◆ **The exercise**
Extract each line from the entries below that has the string "None" in it.

◆ **Data listing**

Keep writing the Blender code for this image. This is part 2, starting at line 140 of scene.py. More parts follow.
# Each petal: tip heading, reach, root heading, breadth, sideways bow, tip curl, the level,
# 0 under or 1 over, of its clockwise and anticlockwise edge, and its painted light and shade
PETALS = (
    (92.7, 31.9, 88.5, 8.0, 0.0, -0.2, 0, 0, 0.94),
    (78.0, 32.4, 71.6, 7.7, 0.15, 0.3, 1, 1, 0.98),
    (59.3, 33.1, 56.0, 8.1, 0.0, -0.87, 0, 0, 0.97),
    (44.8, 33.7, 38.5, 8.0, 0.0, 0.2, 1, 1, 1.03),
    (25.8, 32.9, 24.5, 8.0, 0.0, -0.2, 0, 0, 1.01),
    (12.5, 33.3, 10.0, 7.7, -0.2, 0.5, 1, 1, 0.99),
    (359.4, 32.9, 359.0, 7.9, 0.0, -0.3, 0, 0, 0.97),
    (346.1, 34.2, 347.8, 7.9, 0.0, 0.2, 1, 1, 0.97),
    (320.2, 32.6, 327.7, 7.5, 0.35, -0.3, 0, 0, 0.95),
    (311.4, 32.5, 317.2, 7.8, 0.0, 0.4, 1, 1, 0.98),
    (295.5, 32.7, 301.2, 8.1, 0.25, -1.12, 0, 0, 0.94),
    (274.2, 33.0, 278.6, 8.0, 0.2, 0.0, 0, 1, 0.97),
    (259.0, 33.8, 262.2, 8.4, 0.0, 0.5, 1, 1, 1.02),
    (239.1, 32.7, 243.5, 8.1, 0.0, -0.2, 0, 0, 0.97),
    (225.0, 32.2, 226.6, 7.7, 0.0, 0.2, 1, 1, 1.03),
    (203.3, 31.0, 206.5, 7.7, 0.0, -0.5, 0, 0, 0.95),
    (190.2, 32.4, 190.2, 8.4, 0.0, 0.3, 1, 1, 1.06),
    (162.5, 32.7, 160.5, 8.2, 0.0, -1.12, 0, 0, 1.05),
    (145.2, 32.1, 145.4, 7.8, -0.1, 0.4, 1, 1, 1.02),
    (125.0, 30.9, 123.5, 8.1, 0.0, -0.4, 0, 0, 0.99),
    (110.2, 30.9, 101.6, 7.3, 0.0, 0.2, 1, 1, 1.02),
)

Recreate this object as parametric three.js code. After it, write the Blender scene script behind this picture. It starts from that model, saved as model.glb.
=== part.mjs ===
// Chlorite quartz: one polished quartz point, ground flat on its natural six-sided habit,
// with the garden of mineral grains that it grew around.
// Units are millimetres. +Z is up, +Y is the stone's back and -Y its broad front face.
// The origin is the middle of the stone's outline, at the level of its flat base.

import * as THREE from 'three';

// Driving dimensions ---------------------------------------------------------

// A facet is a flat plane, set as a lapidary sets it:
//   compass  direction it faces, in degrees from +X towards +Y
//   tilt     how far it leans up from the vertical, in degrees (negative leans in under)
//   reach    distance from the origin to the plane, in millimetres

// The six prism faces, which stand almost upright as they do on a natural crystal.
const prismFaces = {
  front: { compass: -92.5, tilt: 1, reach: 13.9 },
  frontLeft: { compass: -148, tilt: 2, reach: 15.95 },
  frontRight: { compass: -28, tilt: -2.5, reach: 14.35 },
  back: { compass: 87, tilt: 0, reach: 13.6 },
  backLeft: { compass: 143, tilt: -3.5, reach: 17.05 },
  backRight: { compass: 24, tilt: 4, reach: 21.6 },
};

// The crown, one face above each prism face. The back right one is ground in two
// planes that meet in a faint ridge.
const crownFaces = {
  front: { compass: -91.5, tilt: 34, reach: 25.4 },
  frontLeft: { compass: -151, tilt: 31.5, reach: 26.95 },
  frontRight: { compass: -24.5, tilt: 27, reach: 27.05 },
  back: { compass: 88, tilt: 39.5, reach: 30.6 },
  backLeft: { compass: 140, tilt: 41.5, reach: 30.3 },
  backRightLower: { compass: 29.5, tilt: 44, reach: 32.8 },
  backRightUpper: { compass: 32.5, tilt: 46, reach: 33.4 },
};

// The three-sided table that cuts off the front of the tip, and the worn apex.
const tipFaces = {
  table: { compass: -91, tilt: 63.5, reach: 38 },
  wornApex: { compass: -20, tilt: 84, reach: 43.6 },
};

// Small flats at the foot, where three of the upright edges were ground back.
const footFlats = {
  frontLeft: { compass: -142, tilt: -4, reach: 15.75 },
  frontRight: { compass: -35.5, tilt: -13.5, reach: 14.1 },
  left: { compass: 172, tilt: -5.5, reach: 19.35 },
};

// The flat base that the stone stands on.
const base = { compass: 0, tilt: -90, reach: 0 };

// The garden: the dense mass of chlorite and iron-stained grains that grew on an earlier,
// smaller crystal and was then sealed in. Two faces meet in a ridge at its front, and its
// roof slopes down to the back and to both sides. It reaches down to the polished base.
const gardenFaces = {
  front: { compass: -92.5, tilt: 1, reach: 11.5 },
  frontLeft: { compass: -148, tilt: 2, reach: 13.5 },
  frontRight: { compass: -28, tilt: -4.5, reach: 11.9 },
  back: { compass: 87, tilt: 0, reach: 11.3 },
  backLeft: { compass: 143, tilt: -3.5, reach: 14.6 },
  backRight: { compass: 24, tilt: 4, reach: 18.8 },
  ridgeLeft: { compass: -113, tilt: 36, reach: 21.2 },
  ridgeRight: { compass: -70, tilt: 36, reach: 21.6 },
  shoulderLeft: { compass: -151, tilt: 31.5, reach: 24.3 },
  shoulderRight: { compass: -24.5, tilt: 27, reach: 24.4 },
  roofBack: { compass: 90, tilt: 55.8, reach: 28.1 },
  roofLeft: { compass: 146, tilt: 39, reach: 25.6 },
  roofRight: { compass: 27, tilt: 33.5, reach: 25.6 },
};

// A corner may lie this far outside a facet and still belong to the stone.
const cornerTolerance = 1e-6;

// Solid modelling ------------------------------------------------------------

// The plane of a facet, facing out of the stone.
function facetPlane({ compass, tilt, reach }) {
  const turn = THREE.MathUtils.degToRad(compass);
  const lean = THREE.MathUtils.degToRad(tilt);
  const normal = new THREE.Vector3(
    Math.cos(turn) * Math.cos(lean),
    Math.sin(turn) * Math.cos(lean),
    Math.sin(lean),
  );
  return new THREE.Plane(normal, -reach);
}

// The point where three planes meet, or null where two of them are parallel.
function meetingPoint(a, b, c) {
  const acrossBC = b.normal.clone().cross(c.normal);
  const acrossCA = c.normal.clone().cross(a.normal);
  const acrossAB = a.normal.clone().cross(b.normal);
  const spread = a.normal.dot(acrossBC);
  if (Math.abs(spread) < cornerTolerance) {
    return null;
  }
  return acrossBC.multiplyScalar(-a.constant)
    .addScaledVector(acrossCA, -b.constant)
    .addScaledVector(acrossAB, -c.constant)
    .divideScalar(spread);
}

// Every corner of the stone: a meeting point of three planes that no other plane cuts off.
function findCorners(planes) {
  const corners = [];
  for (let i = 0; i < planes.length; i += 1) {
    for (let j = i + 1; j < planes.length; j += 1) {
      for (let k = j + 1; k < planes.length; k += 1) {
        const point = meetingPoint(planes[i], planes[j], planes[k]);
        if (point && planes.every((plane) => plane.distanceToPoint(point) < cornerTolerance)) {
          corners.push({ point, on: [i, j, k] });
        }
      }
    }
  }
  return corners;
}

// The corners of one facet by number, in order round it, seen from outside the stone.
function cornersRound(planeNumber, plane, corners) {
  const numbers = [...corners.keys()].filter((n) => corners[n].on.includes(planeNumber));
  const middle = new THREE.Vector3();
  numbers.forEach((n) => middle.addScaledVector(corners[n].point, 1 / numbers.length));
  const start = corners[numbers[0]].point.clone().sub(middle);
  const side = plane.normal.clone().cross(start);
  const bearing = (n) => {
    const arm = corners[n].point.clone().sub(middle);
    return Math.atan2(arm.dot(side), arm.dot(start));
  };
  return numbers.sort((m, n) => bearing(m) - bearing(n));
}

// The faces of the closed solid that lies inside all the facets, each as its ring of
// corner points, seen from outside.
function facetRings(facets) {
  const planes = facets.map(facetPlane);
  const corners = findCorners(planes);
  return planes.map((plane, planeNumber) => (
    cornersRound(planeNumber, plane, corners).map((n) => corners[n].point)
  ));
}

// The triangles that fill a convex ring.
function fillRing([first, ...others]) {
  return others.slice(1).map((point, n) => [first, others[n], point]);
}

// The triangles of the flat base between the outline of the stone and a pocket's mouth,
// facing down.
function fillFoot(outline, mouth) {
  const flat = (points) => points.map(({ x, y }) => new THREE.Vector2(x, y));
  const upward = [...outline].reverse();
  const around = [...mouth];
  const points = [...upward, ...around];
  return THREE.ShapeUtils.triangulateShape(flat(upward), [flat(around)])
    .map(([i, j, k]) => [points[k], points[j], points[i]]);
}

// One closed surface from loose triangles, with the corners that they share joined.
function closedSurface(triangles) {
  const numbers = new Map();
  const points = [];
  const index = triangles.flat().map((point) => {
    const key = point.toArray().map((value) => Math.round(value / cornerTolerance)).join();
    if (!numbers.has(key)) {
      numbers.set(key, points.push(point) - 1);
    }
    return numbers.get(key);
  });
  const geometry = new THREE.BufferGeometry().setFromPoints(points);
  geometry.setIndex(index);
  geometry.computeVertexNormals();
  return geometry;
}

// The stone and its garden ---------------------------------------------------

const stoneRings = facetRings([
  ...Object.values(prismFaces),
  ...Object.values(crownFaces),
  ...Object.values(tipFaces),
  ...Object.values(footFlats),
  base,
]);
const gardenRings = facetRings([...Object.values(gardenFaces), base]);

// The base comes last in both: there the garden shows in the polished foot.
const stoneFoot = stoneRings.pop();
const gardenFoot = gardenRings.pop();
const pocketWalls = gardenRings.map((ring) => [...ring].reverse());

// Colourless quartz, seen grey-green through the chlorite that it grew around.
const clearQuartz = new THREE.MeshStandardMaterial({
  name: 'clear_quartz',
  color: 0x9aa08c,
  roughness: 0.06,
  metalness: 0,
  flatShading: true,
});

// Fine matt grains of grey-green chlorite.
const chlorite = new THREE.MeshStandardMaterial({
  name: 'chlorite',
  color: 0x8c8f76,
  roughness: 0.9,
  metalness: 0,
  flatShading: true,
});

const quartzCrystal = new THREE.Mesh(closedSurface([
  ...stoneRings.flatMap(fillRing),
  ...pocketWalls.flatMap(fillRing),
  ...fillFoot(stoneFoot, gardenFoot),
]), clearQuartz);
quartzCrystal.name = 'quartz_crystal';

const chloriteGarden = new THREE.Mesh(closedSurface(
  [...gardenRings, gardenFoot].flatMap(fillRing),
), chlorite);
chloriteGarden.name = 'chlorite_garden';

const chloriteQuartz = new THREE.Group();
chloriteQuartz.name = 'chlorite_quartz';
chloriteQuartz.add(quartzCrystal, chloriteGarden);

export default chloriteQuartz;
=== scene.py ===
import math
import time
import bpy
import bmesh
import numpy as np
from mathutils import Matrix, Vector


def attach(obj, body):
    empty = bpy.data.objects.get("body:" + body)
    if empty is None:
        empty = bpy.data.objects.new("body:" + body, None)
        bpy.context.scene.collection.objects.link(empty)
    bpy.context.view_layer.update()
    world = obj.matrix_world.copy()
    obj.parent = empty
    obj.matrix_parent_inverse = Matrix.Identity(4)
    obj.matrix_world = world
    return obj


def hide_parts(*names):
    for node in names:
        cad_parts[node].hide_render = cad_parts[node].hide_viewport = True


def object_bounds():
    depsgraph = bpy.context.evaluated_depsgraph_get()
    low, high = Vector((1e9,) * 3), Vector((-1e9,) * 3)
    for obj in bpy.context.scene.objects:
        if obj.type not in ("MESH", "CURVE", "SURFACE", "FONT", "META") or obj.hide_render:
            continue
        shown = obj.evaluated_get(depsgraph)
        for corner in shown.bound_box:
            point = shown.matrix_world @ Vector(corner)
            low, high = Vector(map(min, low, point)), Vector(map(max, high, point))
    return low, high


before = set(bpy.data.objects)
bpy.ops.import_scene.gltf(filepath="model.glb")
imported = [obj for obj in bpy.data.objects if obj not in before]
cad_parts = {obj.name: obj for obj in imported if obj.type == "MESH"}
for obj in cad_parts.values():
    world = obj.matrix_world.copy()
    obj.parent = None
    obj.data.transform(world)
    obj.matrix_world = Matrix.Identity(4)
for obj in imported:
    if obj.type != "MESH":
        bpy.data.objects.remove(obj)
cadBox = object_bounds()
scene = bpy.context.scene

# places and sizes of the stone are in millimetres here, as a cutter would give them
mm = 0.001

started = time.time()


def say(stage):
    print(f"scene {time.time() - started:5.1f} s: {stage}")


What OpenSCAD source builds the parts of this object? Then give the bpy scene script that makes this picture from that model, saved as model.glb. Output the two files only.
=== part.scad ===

◆ **The output**
    if empty is None:
        empty = bpy.data.objects.new("body:" + body, None)
    obj.parent = None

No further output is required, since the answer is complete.